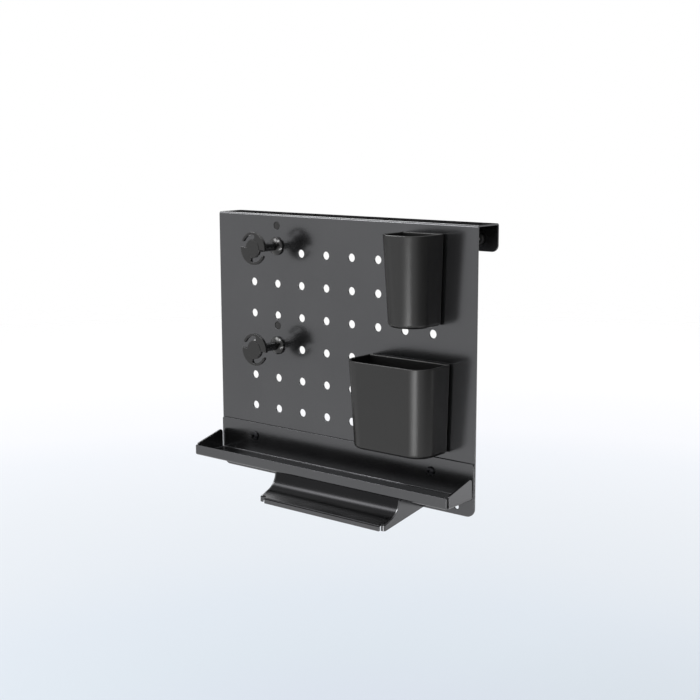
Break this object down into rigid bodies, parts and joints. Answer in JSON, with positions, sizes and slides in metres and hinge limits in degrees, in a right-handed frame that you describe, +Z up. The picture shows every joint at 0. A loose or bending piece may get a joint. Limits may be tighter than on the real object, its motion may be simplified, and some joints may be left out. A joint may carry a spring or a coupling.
{
  "type": "hanging pegboard organizer",
  "caption": "Folded steel pegboard that hooks over a partition, with a tray, a saddle hanger, slotted-disc cable hooks and open cups.",
  "frame": {"origin": "middle of the hanging seat, which is the underside of the top plate, half way across the channel and along the board", "axes": "+X along the board to the right seen from the front, +Y from the front to the back, +Z up; the board's front face looks along -Y"},
  "size_m": [0.3, 0.1035, 0.2592],
  "materials": {
    "coated_steel": "satin dark grey powder coat",
    "black_screw": "black oxide",
    "zinc": "zinc plated",
    "magnet": "nickel plated",
    "hook_plastic": "semi-gloss black",
    "cup_plastic": "satin dark grey",
    "pad_rubber": "matt black"
  },
  "bodies": {
    "root": {"pegboard_panel": "coated_steel", "tray_shelf": "coated_steel", "tray_screws": "black_screw", "tray_nuts": "zinc", "hanger_saddle": "coated_steel", "hanger_left_cheek": "coated_steel", "hanger_right_cheek": "coated_steel", "hanger_screws": "black_screw", "hanger_nuts": "zinc", "upper_hook_disc": "hook_plastic", "upper_hook_shaft": "hook_plastic", "upper_hook_key_plate": "hook_plastic", "upper_hook_screw": "zinc", "lower_hook_disc": "hook_plastic", "lower_hook_shaft": "hook_plastic", "lower_hook_key_plate": "hook_plastic", "lower_hook_screw": "zinc", "clamp_bushes": "zinc"},
    "pen_cup_body": {"pen_cup": "cup_plastic", "pen_cup_magnets": "magnet"},
    "utility_cup_body": {"utility_cup": "cup_plastic", "utility_cup_magnets": "magnet"},
    "left_pad_body": {"left_clamp_pad": "pad_rubber"},
    "left_screw_body": {"left_clamp_screw": "zinc"},
    "right_pad_body": {"right_clamp_pad": "pad_rubber"},
    "right_screw_body": {"right_clamp_screw": "zinc"}
  },
  "joints": [
    {"name": "pen_cup_pull", "type": "slide", "parent": "root", "child": "pen_cup_body", "axis": [0, -1, 0], "range_m": [0, 0.06]},
    {"name": "utility_cup_pull", "type": "slide", "parent": "root", "child": "utility_cup_body", "axis": [0, -1, 0], "range_m": [0, 0.06]},
    {"name": "left_clamp_travel", "type": "slide", "parent": "root", "child": "left_pad_body", "axis": [0, -1, 0], "range_m": [0, 0.012]},
    {"name": "left_clamp_turn", "type": "hinge", "parent": "left_pad_body", "child": "left_screw_body", "pos_m": [-0.132, 0.01425, -0.0125], "axis": [0, -1, 0], "range_deg": [0, 4320]},
    {"name": "right_clamp_travel", "type": "slide", "parent": "root", "child": "right_pad_body", "axis": [0, -1, 0], "range_m": [0, 0.012]},
    {"name": "right_clamp_turn", "type": "hinge", "parent": "right_pad_body", "child": "right_screw_body", "pos_m": [0.132, 0.01425, -0.0125], "axis": [0, -1, 0], "range_deg": [0, 4320]}
  ],
  "couplings": [
    {"joint": "left_clamp_turn", "follows": "left_clamp_travel", "rad_per_m": 6283.1},
    {"joint": "right_clamp_turn", "follows": "right_clamp_travel", "rad_per_m": 6283.1}
  ]
}
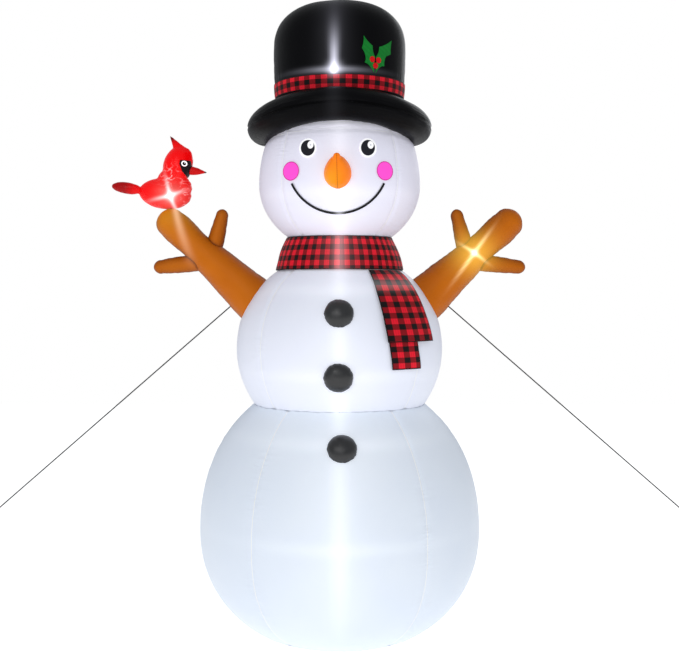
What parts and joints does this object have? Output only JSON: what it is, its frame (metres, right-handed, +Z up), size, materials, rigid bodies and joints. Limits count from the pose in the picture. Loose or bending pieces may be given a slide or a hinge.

----------

### [PROBLEM DETAILS]
Your task is to give the records above again, exactly.

### [COMPLETED EXERCISE]
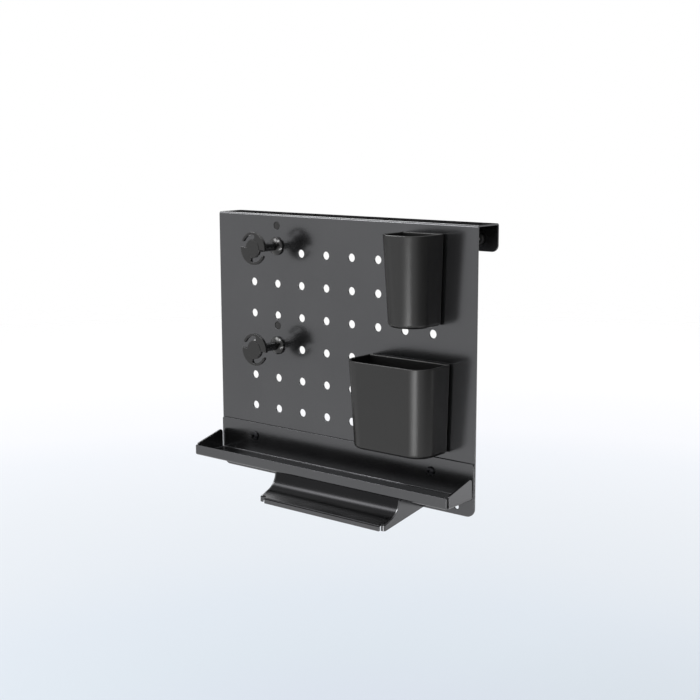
Break this object down into rigid bodies, parts and joints. Answer in JSON, with positions, sizes and slides in metres and hinge limits in degrees, in a right-handed frame that you describe, +Z up. The picture shows every joint at 0. A loose or bending piece may get a joint. Limits may be tighter than on the real object, its motion may be simplified, and some joints may be left out. A joint may carry a spring or a coupling.
{
  "type": "hanging pegboard organizer",
  "caption": "Folded steel pegboard that hooks over a partition, with a tray, a saddle hanger, slotted-disc cable hooks and open cups.",
  "frame": {"origin": "middle of the hanging seat, which is the underside of the top plate, half way across the channel and along the board", "axes": "+X along the board to the right seen from the front, +Y from the front to the back, +Z up; the board's front face looks along -Y"},
  "size_m": [0.3, 0.1035, 0.2592],
  "materials": {
    "coated_steel": "satin dark grey powder coat",
    "black_screw": "black oxide",
    "zinc": "zinc plated",
    "magnet": "nickel plated",
    "hook_plastic": "semi-gloss black",
    "cup_plastic": "satin dark grey",
    "pad_rubber": "matt black"
  },
  "bodies": {
    "root": {"pegboard_panel": "coated_steel", "tray_shelf": "coated_steel", "tray_screws": "black_screw", "tray_nuts": "zinc", "hanger_saddle": "coated_steel", "hanger_left_cheek": "coated_steel", "hanger_right_cheek": "coated_steel", "hanger_screws": "black_screw", "hanger_nuts": "zinc", "upper_hook_disc": "hook_plastic", "upper_hook_shaft": "hook_plastic", "upper_hook_key_plate": "hook_plastic", "upper_hook_screw": "zinc", "lower_hook_disc": "hook_plastic", "lower_hook_shaft": "hook_plastic", "lower_hook_key_plate": "hook_plastic", "lower_hook_screw": "zinc", "clamp_bushes": "zinc"},
    "pen_cup_body": {"pen_cup": "cup_plastic", "pen_cup_magnets": "magnet"},
    "utility_cup_body": {"utility_cup": "cup_plastic", "utility_cup_magnets": "magnet"},
    "left_pad_body": {"left_clamp_pad": "pad_rubber"},
    "left_screw_body": {"left_clamp_screw": "zinc"},
    "right_pad_body": {"right_clamp_pad": "pad_rubber"},
    "right_screw_body": {"right_clamp_screw": "zinc"}
  },
  "joints": [
    {"name": "pen_cup_pull", "type": "slide", "parent": "root", "child": "pen_cup_body", "axis": [0, -1, 0], "range_m": [0, 0.06]},
    {"name": "utility_cup_pull", "type": "slide", "parent": "root", "child": "utility_cup_body", "axis": [0, -1, 0], "range_m": [0, 0.06]},
    {"name": "left_clamp_travel", "type": "slide", "parent": "root", "child": "left_pad_body", "axis": [0, -1, 0], "range_m": [0, 0.012]},
    {"name": "left_clamp_turn", "type": "hinge", "parent": "left_pad_body", "child": "left_screw_body", "pos_m": [-0.132, 0.01425, -0.0125], "axis": [0, -1, 0], "range_deg": [0, 4320]},
    {"name": "right_clamp_travel", "type": "slide", "parent": "root", "child": "right_pad_body", "axis": [0, -1, 0], "range_m": [0, 0.012]},
    {"name": "right_clamp_turn", "type": "hinge", "parent": "right_pad_body", "child": "right_screw_body", "pos_m": [0.132, 0.01425, -0.0125], "axis": [0, -1, 0], "range_deg": [0, 4320]}
  ],
  "couplings": [
    {"joint": "left_clamp_turn", "follows": "left_clamp_travel", "rad_per_m": 6283.1},
    {"joint": "right_clamp_turn", "follows": "right_clamp_travel", "rad_per_m": 6283.1}
  ]
}
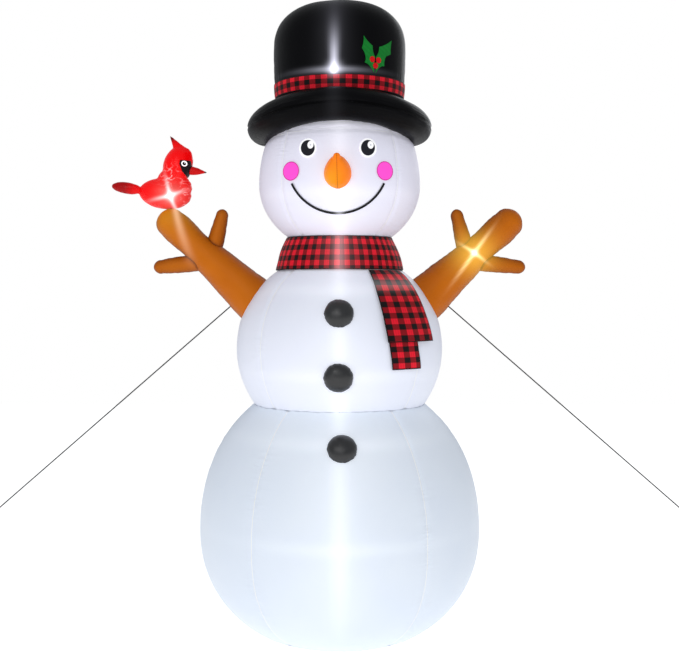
What parts and joints does this object have? Output only JSON: what it is, its frame (metres, right-handed, +Z up), size, materials, rigid bodies and joints. Limits count from the pose in the picture. Loose or bending pieces may be given a slide or a hinge.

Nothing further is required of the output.